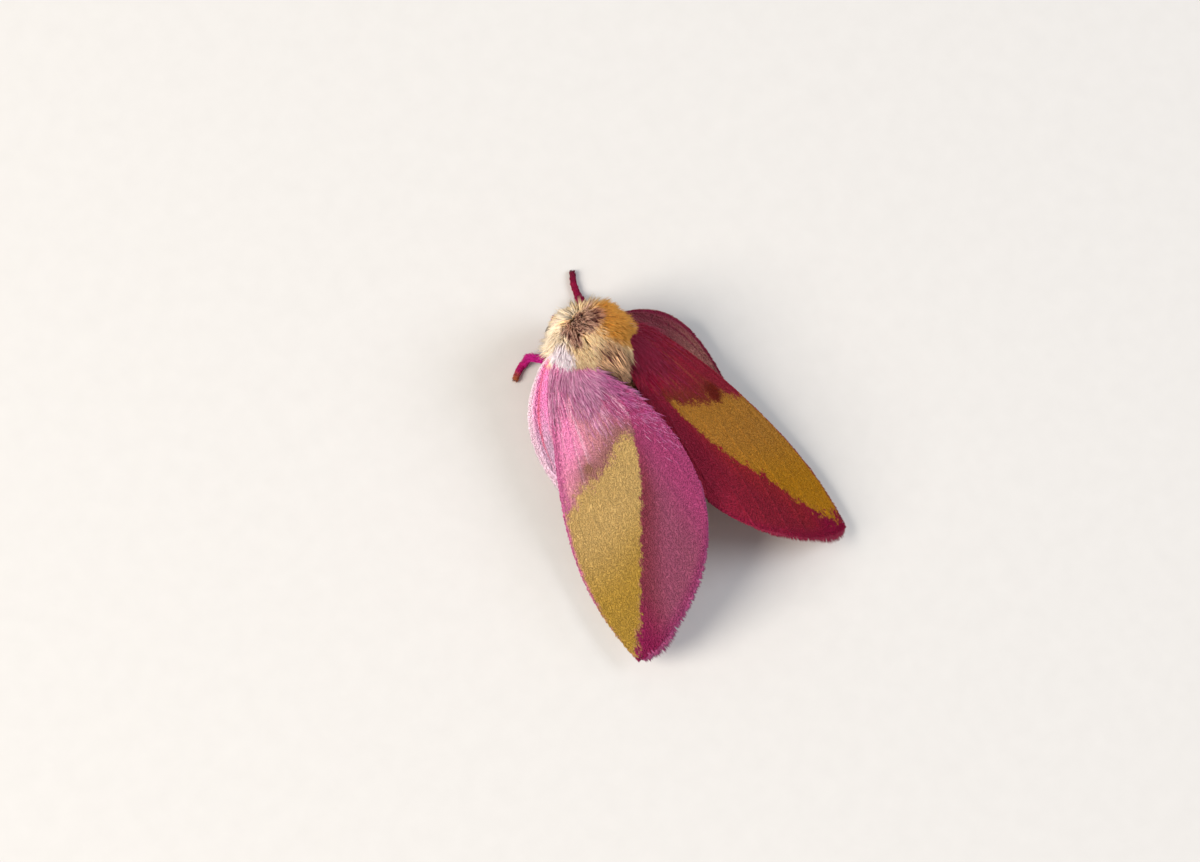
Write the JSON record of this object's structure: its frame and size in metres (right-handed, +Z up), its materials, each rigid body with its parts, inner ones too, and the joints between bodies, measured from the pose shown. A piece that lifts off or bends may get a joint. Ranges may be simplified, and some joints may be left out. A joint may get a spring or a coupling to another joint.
{
  "type": "rosy maple moth",
  "caption": "Still life-size model of a rosy maple moth at rest, with a woolly yellow thorax and pink and yellow wings folded like a roof.",
  "frame": {"origin": "middle of the bounding box's underside, on the floor the moth stands on", "axes": "head towards -Y, the moth's own left side towards +X, +Z up"},
  "size_m": [0.0172, 0.0242, 0.0078],
  "materials": {
    "yellow_wool": "dense matt wool of hair scales, orange-yellow",
    "rose_scales": "matt overlapping scales, rose with a yellow band",
    "pale_rose_scales": "matt overlapping scales, pale rose",
    "leg_rose": "short close hair scales, deep rose",
    "eye_dark": "glossy, faceted, near black",
    "feeler_rose": "fine ringed, dull rose"
  },
  "bodies": {
    "root": {"head": "yellow_wool", "thorax": "yellow_wool", "abdomen": "yellow_wool", "eye_left": "eye_dark", "eye_right": "eye_dark", "antenna_left": "feeler_rose", "antenna_right": "feeler_rose", "forewing_left": "rose_scales", "forewing_right": "rose_scales", "hindwing_left": "pale_rose_scales", "hindwing_right": "pale_rose_scales", "leg_front_left": "leg_rose", "leg_front_right": "leg_rose", "leg_middle_left": "leg_rose", "leg_middle_right": "leg_rose", "leg_hind_left": "leg_rose", "leg_hind_right": "leg_rose"}
  },
  "joints": []
}
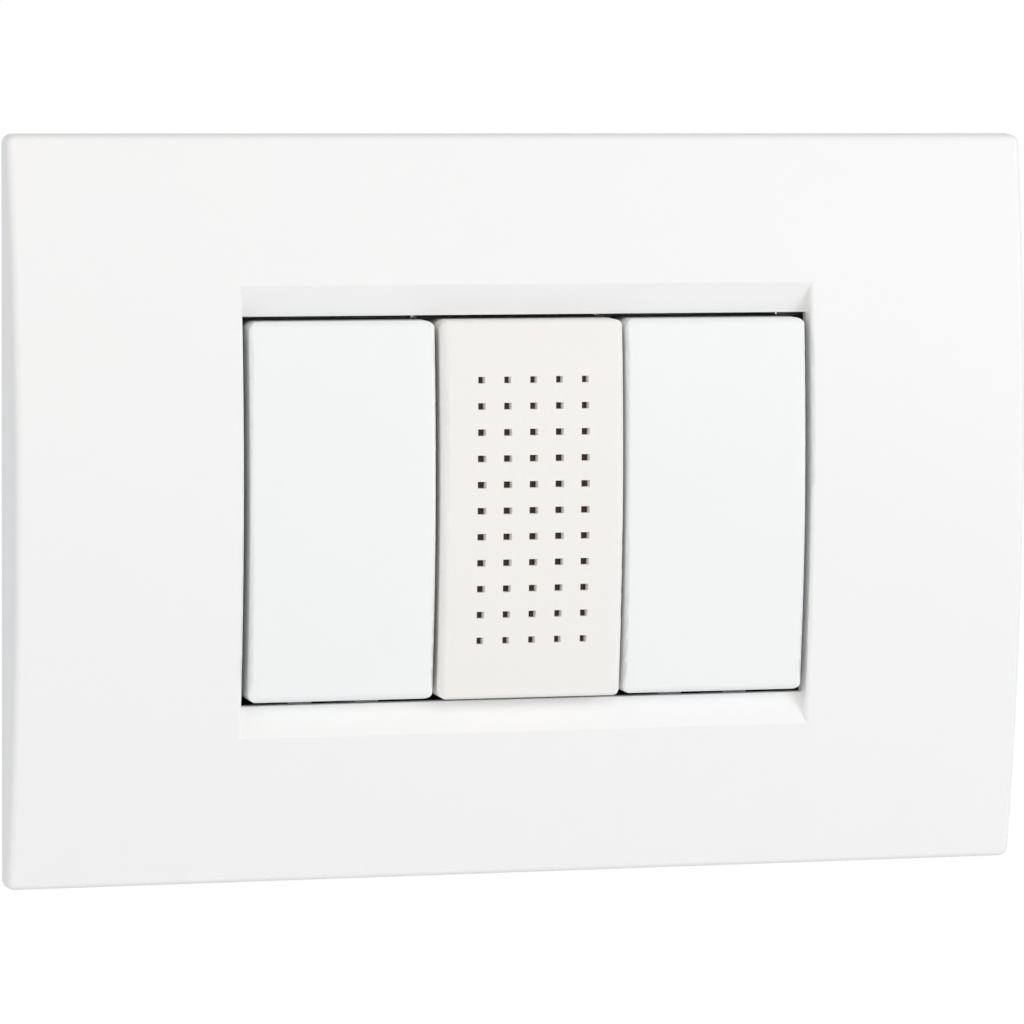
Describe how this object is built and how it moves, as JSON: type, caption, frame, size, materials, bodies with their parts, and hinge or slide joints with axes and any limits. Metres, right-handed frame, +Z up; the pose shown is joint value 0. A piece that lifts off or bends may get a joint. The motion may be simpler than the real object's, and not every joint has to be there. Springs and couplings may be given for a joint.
{
  "type": "doorbell chime box",
  "caption": "White crowned wall plate with a perforated chime module between plain push keys, on a frame for a flush box, with a solenoid and tone plate inside.",
  "frame": {"origin": "centre of the cover plate on the wall plane", "axes": "+Y into the wall, +Z up, +X to the right as seen from the room"},
  "size_m": [0.1226, 0.04, 0.087],
  "materials": {
    "white_plastic": "cool white moulded plastic, satin",
    "chime_white": "warm white moulded plastic, satin",
    "frame_charcoal": "charcoal moulded plastic, fine texture",
    "housing_grey": "light grey moulded plastic",
    "nylon": "natural nylon",
    "zinc_steel": "zinc plated steel",
    "steel": "soft iron with a thin plating",
    "spring_steel": "drawn spring wire",
    "brass": "turned and sawn brass",
    "bronze": "rolled phosphor bronze",
    "copper": "enamelled copper wire",
    "rubber": "black rubber",
    "felt": "pressed felt",
    "dark_cloth": "dark brown woven cloth"
  },
  "bodies": {
    "frame": {"mounting_frame": "frame_charcoal", "fixing_screws": "zinc_steel", "chime_cover": "chime_white", "grille_cloth": "dark_cloth", "chime_housing": "housing_grey", "chime_rear_cover": "housing_grey", "chime_terminals": "brass", "chime_terminal_screws": "zinc_steel", "tone_plate": "bronze", "tone_plate_grommets": "rubber", "tone_plate_screws": "zinc_steel", "solenoid_yoke": "steel", "yoke_screws": "zinc_steel", "coil_bobbin": "nylon", "coil_winding": "copper", "coil_leads": "copper", "core_tube": "brass", "return_spring": "spring_steel", "bumper_pad": "felt", "left_key_housing": "housing_grey", "left_key_spring": "spring_steel", "left_contact_blade": "bronze", "left_fixed_contact": "bronze", "left_terminals": "brass", "left_terminal_screws": "zinc_steel", "left_rear_cover": "housing_grey", "right_key_housing": "housing_grey", "right_key_spring": "spring_steel", "right_contact_blade": "bronze", "right_fixed_contact": "bronze", "right_terminals": "brass", "right_terminal_screws": "zinc_steel", "right_rear_cover": "housing_grey"},
    "cover_plate": {"cover_plate": "white_plastic"},
    "left_key": {"left_key": "white_plastic"},
    "right_key": {"right_key": "white_plastic"},
    "plunger": {"plunger": "steel", "striker_tip": "nylon"}
  },
  "joints": [
    {"name": "cover_pull", "type": "slide", "parent": "frame", "child": "cover_plate", "axis": [0, -1, 0], "range_m": [0, 0.02]},
    {"name": "left_key_press", "type": "hinge", "parent": "frame", "child": "left_key", "pos_m": [-0.0225, -0.0004, 0.0175], "axis": [1, 0, 0], "range_deg": [0, 3.5], "stiffness_Nm_per_rad": 0.1, "springref_deg": -17.19, "deforming": ["left_key_spring", "left_contact_blade"]},
    {"name": "right_key_press", "type": "hinge", "parent": "frame", "child": "right_key", "pos_m": [0.0225, -0.0004, 0.0175], "axis": [1, 0, 0], "range_deg": [0, 3.5], "stiffness_Nm_per_rad": 0.1, "springref_deg": -17.19, "deforming": ["right_key_spring", "right_contact_blade"]},
    {"name": "plunger_strike", "type": "slide", "parent": "frame", "child": "plunger", "axis": [0, -1, 0], "range_m": [0, 0.003], "stiffness_N_per_m": 200, "springref_m": -0.003, "deforming": ["return_spring"]}
  ]
}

◆ ◆ ◆ ◆

◆ TASK REQUIREMENTS
Your task is to output all of the data above word for word.

◆ WRITTEN RESPONSE
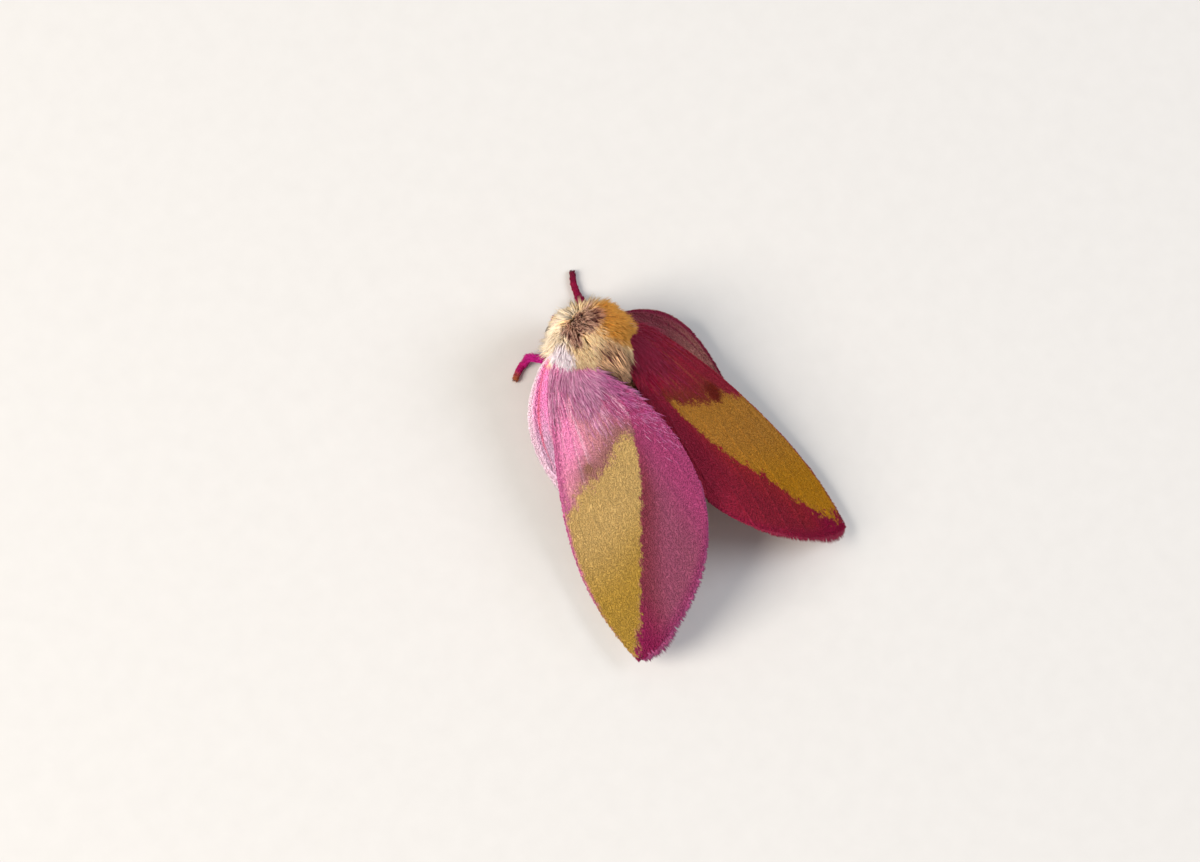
Write the JSON record of this object's structure: its frame and size in metres (right-handed, +Z up), its materials, each rigid body with its parts, inner ones too, and the joints between bodies, measured from the pose shown. A piece that lifts off or bends may get a joint. Ranges may be simplified, and some joints may be left out. A joint may get a spring or a coupling to another joint.
{
  "type": "rosy maple moth",
  "caption": "Still life-size model of a rosy maple moth at rest, with a woolly yellow thorax and pink and yellow wings folded like a roof.",
  "frame": {"origin": "middle of the bounding box's underside, on the floor the moth stands on", "axes": "head towards -Y, the moth's own left side towards +X, +Z up"},
  "size_m": [0.0172, 0.0242, 0.0078],
  "materials": {
    "yellow_wool": "dense matt wool of hair scales, orange-yellow",
    "rose_scales": "matt overlapping scales, rose with a yellow band",
    "pale_rose_scales": "matt overlapping scales, pale rose",
    "leg_rose": "short close hair scales, deep rose",
    "eye_dark": "glossy, faceted, near black",
    "feeler_rose": "fine ringed, dull rose"
  },
  "bodies": {
    "root": {"head": "yellow_wool", "thorax": "yellow_wool", "abdomen": "yellow_wool", "eye_left": "eye_dark", "eye_right": "eye_dark", "antenna_left": "feeler_rose", "antenna_right": "feeler_rose", "forewing_left": "rose_scales", "forewing_right": "rose_scales", "hindwing_left": "pale_rose_scales", "hindwing_right": "pale_rose_scales", "leg_front_left": "leg_rose", "leg_front_right": "leg_rose", "leg_middle_left": "leg_rose", "leg_middle_right": "leg_rose", "leg_hind_left": "leg_rose", "leg_hind_right": "leg_rose"}
  },
  "joints": []
}
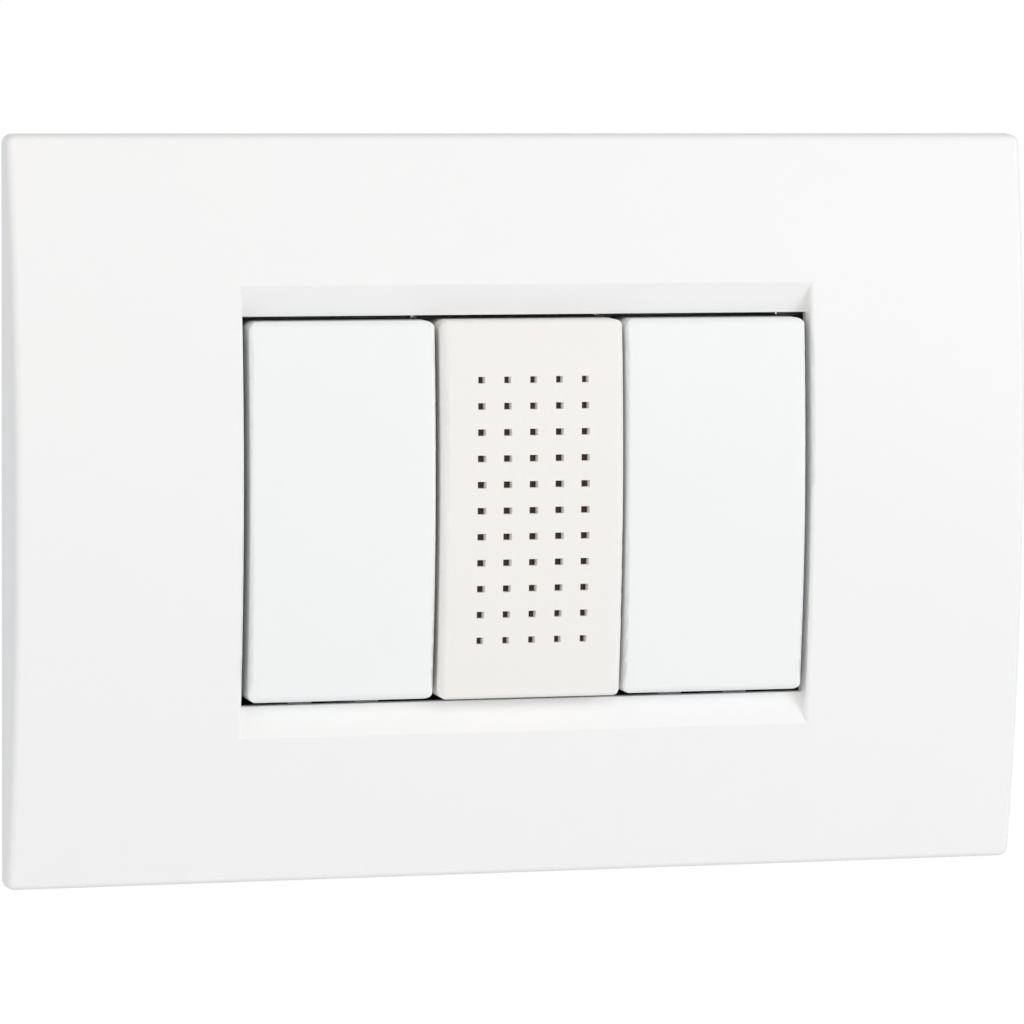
Describe how this object is built and how it moves, as JSON: type, caption, frame, size, materials, bodies with their parts, and hinge or slide joints with axes and any limits. Metres, right-handed frame, +Z up; the pose shown is joint value 0. A piece that lifts off or bends may get a joint. The motion may be simpler than the real object's, and not every joint has to be there. Springs and couplings may be given for a joint.
{
  "type": "doorbell chime box",
  "caption": "White crowned wall plate with a perforated chime module between plain push keys, on a frame for a flush box, with a solenoid and tone plate inside.",
  "frame": {"origin": "centre of the cover plate on the wall plane", "axes": "+Y into the wall, +Z up, +X to the right as seen from the room"},
  "size_m": [0.1226, 0.04, 0.087],
  "materials": {
    "white_plastic": "cool white moulded plastic, satin",
    "chime_white": "warm white moulded plastic, satin",
    "frame_charcoal": "charcoal moulded plastic, fine texture",
    "housing_grey": "light grey moulded plastic",
    "nylon": "natural nylon",
    "zinc_steel": "zinc plated steel",
    "steel": "soft iron with a thin plating",
    "spring_steel": "drawn spring wire",
    "brass": "turned and sawn brass",
    "bronze": "rolled phosphor bronze",
    "copper": "enamelled copper wire",
    "rubber": "black rubber",
    "felt": "pressed felt",
    "dark_cloth": "dark brown woven cloth"
  },
  "bodies": {
    "frame": {"mounting_frame": "frame_charcoal", "fixing_screws": "zinc_steel", "chime_cover": "chime_white", "grille_cloth": "dark_cloth", "chime_housing": "housing_grey", "chime_rear_cover": "housing_grey", "chime_terminals": "brass", "chime_terminal_screws": "zinc_steel", "tone_plate": "bronze", "tone_plate_grommets": "rubber", "tone_plate_screws": "zinc_steel", "solenoid_yoke": "steel", "yoke_screws": "zinc_steel", "coil_bobbin": "nylon", "coil_winding": "copper", "coil_leads": "copper", "core_tube": "brass", "return_spring": "spring_steel", "bumper_pad": "felt", "left_key_housing": "housing_grey", "left_key_spring": "spring_steel", "left_contact_blade": "bronze", "left_fixed_contact": "bronze", "left_terminals": "brass", "left_terminal_screws": "zinc_steel", "left_rear_cover": "housing_grey", "right_key_housing": "housing_grey", "right_key_spring": "spring_steel", "right_contact_blade": "bronze", "right_fixed_contact": "bronze", "right_terminals": "brass", "right_terminal_screws": "zinc_steel", "right_rear_cover": "housing_grey"},
    "cover_plate": {"cover_plate": "white_plastic"},
    "left_key": {"left_key": "white_plastic"},
    "right_key": {"right_key": "white_plastic"},
    "plunger": {"plunger": "steel", "striker_tip": "nylon"}
  },
  "joints": [
    {"name": "cover_pull", "type": "slide", "parent": "frame", "child": "cover_plate", "axis": [0, -1, 0], "range_m": [0, 0.02]},
    {"name": "left_key_press", "type": "hinge", "parent": "frame", "child": "left_key", "pos_m": [-0.0225, -0.0004, 0.0175], "axis": [1, 0, 0], "range_deg": [0, 3.5], "stiffness_Nm_per_rad": 0.1, "springref_deg": -17.19, "deforming": ["left_key_spring", "left_contact_blade"]},
    {"name": "right_key_press", "type": "hinge", "parent": "frame", "child": "right_key", "pos_m": [0.0225, -0.0004, 0.0175], "axis": [1, 0, 0], "range_deg": [0, 3.5], "stiffness_Nm_per_rad": 0.1, "springref_deg": -17.19, "deforming": ["right_key_spring", "right_contact_blade"]},
    {"name": "plunger_strike", "type": "slide", "parent": "frame", "child": "plunger", "axis": [0, -1, 0], "range_m": [0, 0.003], "stiffness_N_per_m": 200, "springref_m": -0.003, "deforming": ["return_spring"]}
  ]
}